What enterprise buyers should conclude
There is no universally best logistics ERP deployment model for cloud infrastructure and uptime needs. Multi-tenant SaaS ERP is often the strongest choice for organizations seeking standardization, lower infrastructure burden, and faster modernization. Single-tenant cloud ERP can be the better fit where release control, isolation, and tailored governance materially affect operational continuity. Hybrid ERP ecosystems remain highly relevant for complex logistics enterprises, but they require disciplined interoperability architecture and stronger operational governance to avoid resilience gaps.
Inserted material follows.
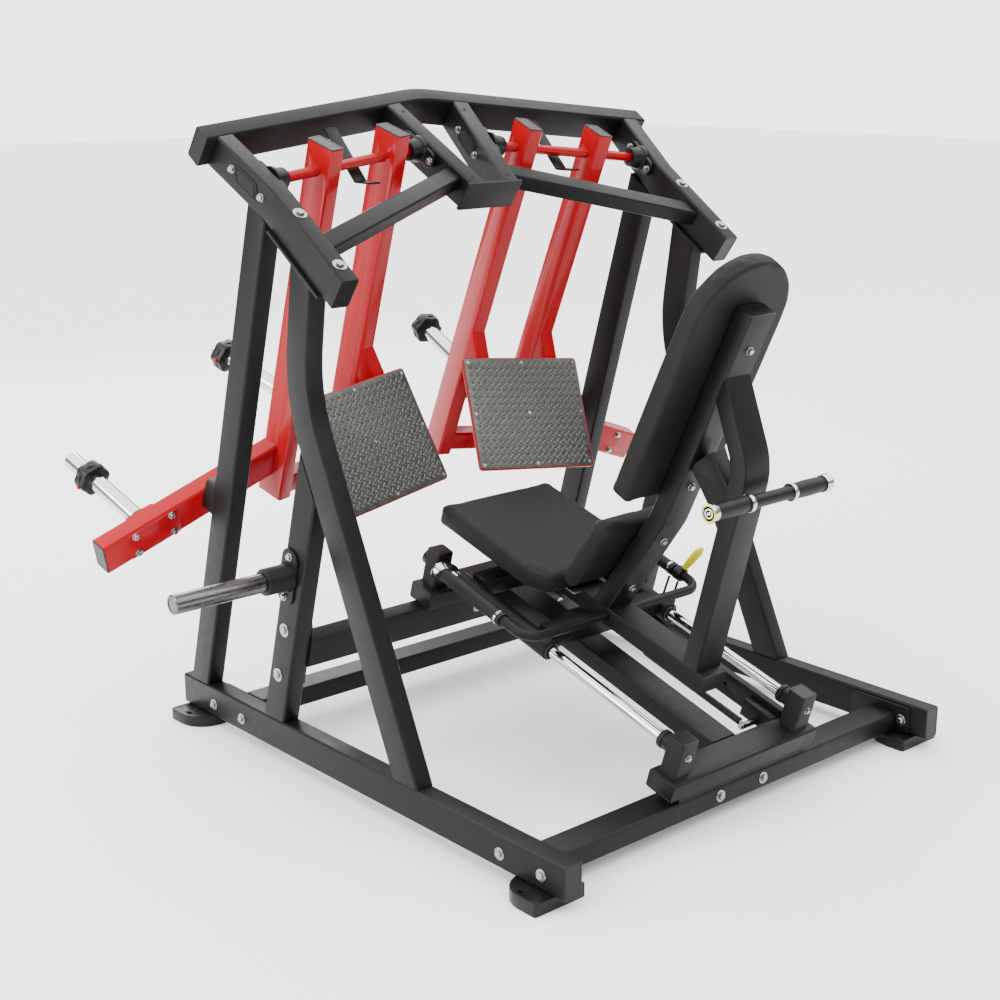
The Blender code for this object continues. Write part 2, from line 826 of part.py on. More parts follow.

For CIOs, the central question is whether the deployment model aligns with the enterprise's actual operating model. For CFOs, the issue is whether the chosen architecture reduces disruption cost over time rather than merely shifting spend categories. For COOs, the priority is whether uptime is protected across end-to-end workflows, not just within the ERP application boundary. A credible logistics ERP comparison must therefore connect architecture, governance, and operational fit into one modernization decision.
The most successful programs treat ERP deployment as part of a broader connected enterprise systems strategy. They define resilience targets, rationalize process variation, strengthen observability, and sequence modernization in a way that protects warehouse and transportation execution. That is the difference between buying software and making an enterprise-grade platform decision.